The public Terra workspaces are kept up to date with the latest versions of joint calling and single-sample modes that have undergone testing. The versions may be out of sync, however, but should not generally be mixed, and the above step ensures that the latest safe version is being used. Users may also elect newer versions through the workflow configuration, but be aware that it may not be fully tested.

Clone and checkout Git repository

The notebook will have generated a json file that can be consumed by the GATK-SV inputs generation framework. Create a clone of the Git repository and checkout the current version:

github clone https://github.com/broadinstitute/gatk-sv.git
cd gatk-sv
git checkout RELEASE_VERSION

where RELEASE_VERSION is the workflow version from the cloned workspace in the previous step.

Download resources json

The path to the reference panel resources json is printed out after the last cell, for example:

File test_panel.json uploaded to gs://fc-7dd8986b-d916-46b0-ba1a-8b09f80f7b83/json/test_panel.json

Download the json to the inputs/values/ subdirectory in your gatk-sv git clone:

gsutil cp gs://fc-7dd8986b-d916-46b0-ba1a-8b09f80f7b83/json/test_panel.json ./inputs/values/

Build single-sample Terra workspace configuration

Next run the following command from the root of your local gatk-sv Git clone:

python scripts/inputs/build_inputs.py \
inputs/values \
inputs/templates/terra_workspaces/single_sample \
inputs/build/NA12878/MY_TERRA_CONFIG \
-a '{ "single_sample" : "test_single_sample_NA12878", "ref_panel" : "REF_PANEL_NAME" }'

where REF_PANEL_NAME again exactly matches the corresponding variable from the notebook (the json is named REF_PANEL_NAME.json).
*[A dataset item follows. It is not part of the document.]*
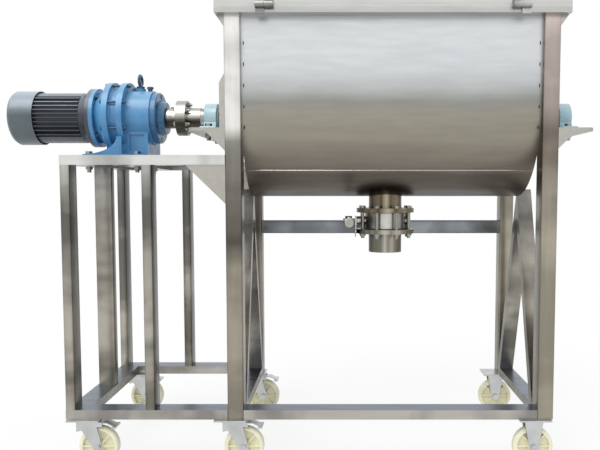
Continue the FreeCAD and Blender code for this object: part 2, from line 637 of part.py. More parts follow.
def gearbox():
    bore = SHAFT_RADIUS + RUNNING
    x = CAP_FLANGE_X
    cap = turned([(x - CAP_FLANGE_LENGTH, bore), (x - CAP_FLANGE_LENGTH, CAP_FLANGE_RADIUS), (x, CAP_FLANGE_RADIUS),
                  (x + 3, CAP_FLANGE_RADIUS - 3), (x + 3, CAP_RADIUS), (CAP_X, CAP_RADIUS - 6), (CAP_X, bore)])
    body = housing()
    ring_x0, ring_x1 = ADAPTER_X + RING_FLANGE, RING_X - RING_FLANGE
    ring_gear = turned([(ring_x0, 40), (ring_x0, RING_RADIUS), (ring_x0 + 6, RING_RADIUS - 5),
                        (ring_x1 - 6, RING_RADIUS - 5), (ring_x1, RING_RADIUS), (ring_x1, 40)])
    save("gearbox_ring", ring_gear)
    x0, x1 = MOTOR_FLANGE_X, ADAPTER_X
    lip = MOTOR_FLANGE
    adapter = turned([(x0, ROTOR_RADIUS + RUNNING), (x0, MOTOR_FLANGE_RADIUS), (x0 + lip, MOTOR_FLANGE_RADIUS),
                      (x0 + lip, MOTOR_FLANGE_RADIUS - 18), (x1, RING_RADIUS - 4),
                      (x1, RING_FLANGE_RADIUS), (x1 + RING_FLANGE, RING_FLANGE_RADIUS),
                      (x1 + RING_FLANGE, ROTOR_RADIUS + RUNNING)])
    bore = ROTOR_RADIUS + RUNNING
    bell = turned([(MOTOR_X, bore), (MOTOR_X, MOTOR_RADIUS - 4), (BELL_X, MOTOR_RADIUS - 12),
                   (BELL_X, MOTOR_FLANGE_RADIUS), (MOTOR_FLANGE_X, MOTOR_FLANGE_RADIUS), (MOTOR_FLANGE_X, bore)])
    bolts = []
    for y, z in circle(RING_BOLTS, RING_PCD):
        long_bolt = bolt(ADAPTER_X, y, z, X, RING_X - ADAPTER_X, RING_BOLT)
        bolts.append(long_bolt)
        adapter, body = adapter.cut(long_bolt), body.cut(long_bolt)
    for y, z in circle(CAP_BOLTS, CAP_PCD):
        head = fused(hexagon(x, y, z, X, RING_BOLT, 3 * RING_BOLT), rod(x, y, z, -X, CAP_FLANGE_LENGTH, RING_BOLT))
        bolts.append(head)
        cap = cap.cut(head)
    for y, z in circle(4, MOTOR_FLANGE_RADIUS - 9):
        short = bolt(BELL_X, y, z, X, 2 * MOTOR_FLANGE, RING_BOLT)
        bolts.append(short)
        adapter = adapter.cut(short)
        bell = bell.cut(short)
    save("gearbox_cap", cap)
    save("gearbox_housing", body)
    save("gearbox_adapter", adapter)
    save("motor_end_bell", bell)
    save("gearbox_bolts", *bolts)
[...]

In addition, MY_TERRA_CONFIG can be renamed if desired.

Confirm that the build was successful by running:

ls inputs/build/NA12878/MY_TERRA_CONFIG

and seeing the output:

GATKSVPipelineSingleSample.json
participant.tsv
sample.tsv
single_sample_workspace_dashboard.md
workspace.tsv

If the directory does not exist then the build was not successful. If this occurs, run the build_inputs.py script with the --log-info flag to print troubleshooting logs.

Create and configure Terra workspace

Now we will configure a Terra workspace with the reference panel in the following steps:

  1. Return to your clone of the single-sample Terra workspace.
  2. Navigate to the Data tab and click Workspace Data on the left navigation bar.
  3. It is good practice to clear all existing entries. To do this, click on the top-left checkbox to select all rows, then click Edit and Delete selected variables.
  4. Populate the workspace attributes with the workspace.tsv file built in the previous section, either through the Import Data wizard or by dragging and dropping the file into your browser.
  5. Navigate to the gatk-sv-single-sample workflow configuration in the Workflows tab.
  6. Reset the current configuration by clicking Clear inputs.
  7. Update the inputs with the GATKSVPipelineSingleSample.json file built in the last step, either by clicking upload json or dragging and dropping it in to your browser.
  8. Click Save to commit the update.